My main concern about the proposed ResourceMetaData annotation is that it will 
get deprecated by a better solution.  I have no problem with a doclet based 
solution if it doesn't complicate life for people and it reduces the potential 
for code clutter.  I am not likely to implement it because this is not 
something that I feel strongly about having.  Frankly, I'm not that concerned 
with having either solution but am willing to implement the ResourceMetaData 
annotation approach because it seems very straightforward to me and is 
consistent with how we've been doing things so far.  I'm not trying to be rude 
- it's just that "doclet" is one of those words that make my eyes glaze over 
(based on no real knowledge or even basic intuition about them.)  

I agree that putting the full text of e.g. the ASL or BSD into an element of an 
annotation would be pretty nasty.  We actually have a script that generates 
descriptor files that sets the description to our copyright and license 
statement.  So, it's in one spot and doesn't clutter any of the components.  I 
think this would be a reasonable workaround that we can document with the 
proposed ResourceMetaData annotation - i.e. there would be a description 
element but does not need to be considered the only way of setting the 
description.   

Original comment by pvogren@gmail.com on 15 Jun 2010 at 3:02

GoogleCodeExporter commented 9 years ago
I renamed AnalysisComponent to OperationalProperties

Original comment by pvogren@gmail.com on 16 Jun 2010 at 3:46

GoogleCodeExporter commented 9 years ago
just fixing a misspelling in the summary.

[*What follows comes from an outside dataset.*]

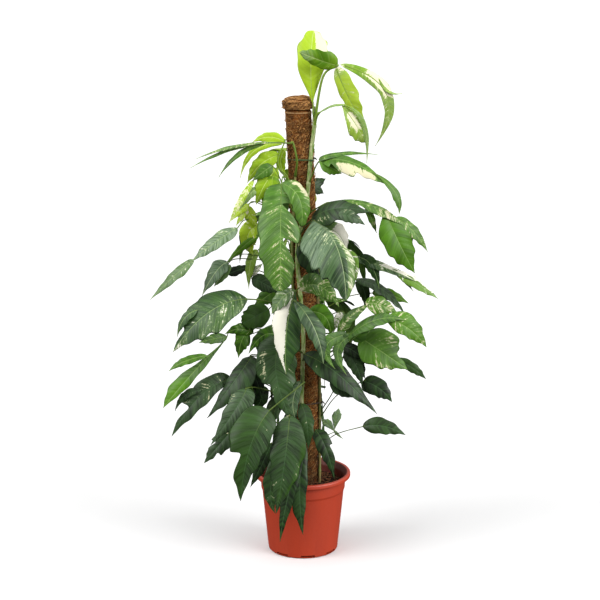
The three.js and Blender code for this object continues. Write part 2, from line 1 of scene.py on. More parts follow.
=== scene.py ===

Original comment by pvogren@gmail.com on 20 Jun 2010 at 3:46

GoogleCodeExporter commented 9 years ago
I would like to close this issue if possible.  I still like the idea of a 
ResourceMetaData annotation with the understanding that it is only one way to 
e.g. add license information to an analysis engine.  

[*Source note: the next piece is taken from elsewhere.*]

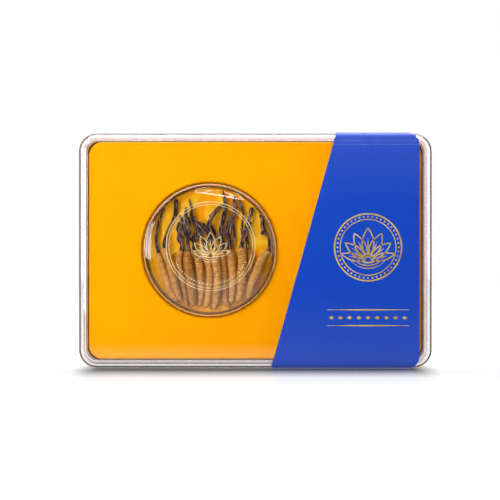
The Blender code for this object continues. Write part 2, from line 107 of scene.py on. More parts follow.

It occurs to me that this is no longer a 1.0 milestone issue since the proposed 
change is additive.  

Original comment by pvogren@gmail.com on 2 Jul 2010 at 4:07

GoogleCodeExporter commented 9 years ago
I think it is more convenient to have a number of annotations for different 
aspects of what makes up the resource meta data. One annotation being the 
@OperationalProperties, another being the @IndexDescription and 
@TypePrioritiesDescription annotations suggested in issue 54. Others could be 
@License, @Description or such. All these apply at the level of the 
class/processing resource.

Original comment by richard.eckart on 27 Jan 2011 at 8:07

GoogleCodeExporter commented 9 years ago
This is all fine with me.  

Original comment by phi...@ogren.info on 27 Jan 2011 at 11:58

GoogleCodeExporter commented 9 years ago
An @Description annotation would be much appreciated, may I submit a patch for 
it:

1) @Description annotaition
2) update FlowControllerFactory.createFlowControllerDescription(...)
3) anything else?

Best, Renaud

Original comment by renaud.r...@gmail.com on 7 Feb 2012 at 8:48

GoogleCodeExporter commented 9 years ago
That would need to be added to all factories.

Original comment by richard.eckart on 7 Feb 2012 at 9:07

GoogleCodeExporter commented 9 years ago

Original comment by richard.eckart on 7 Jan 2013 at 4:51

GoogleCodeExporter commented 9 years ago
Whops, I didn't even remember this issue. This has been resolved now at Apache.

https://issues.apache.org/jira/browse/UIMA-2607

Original comment by richard.eckart on 4 Mar 2013 at 7:53

GoogleCodeExporter commented 9 years ago

Original comment by richard.eckart on 4 Mar 2013 at 7:53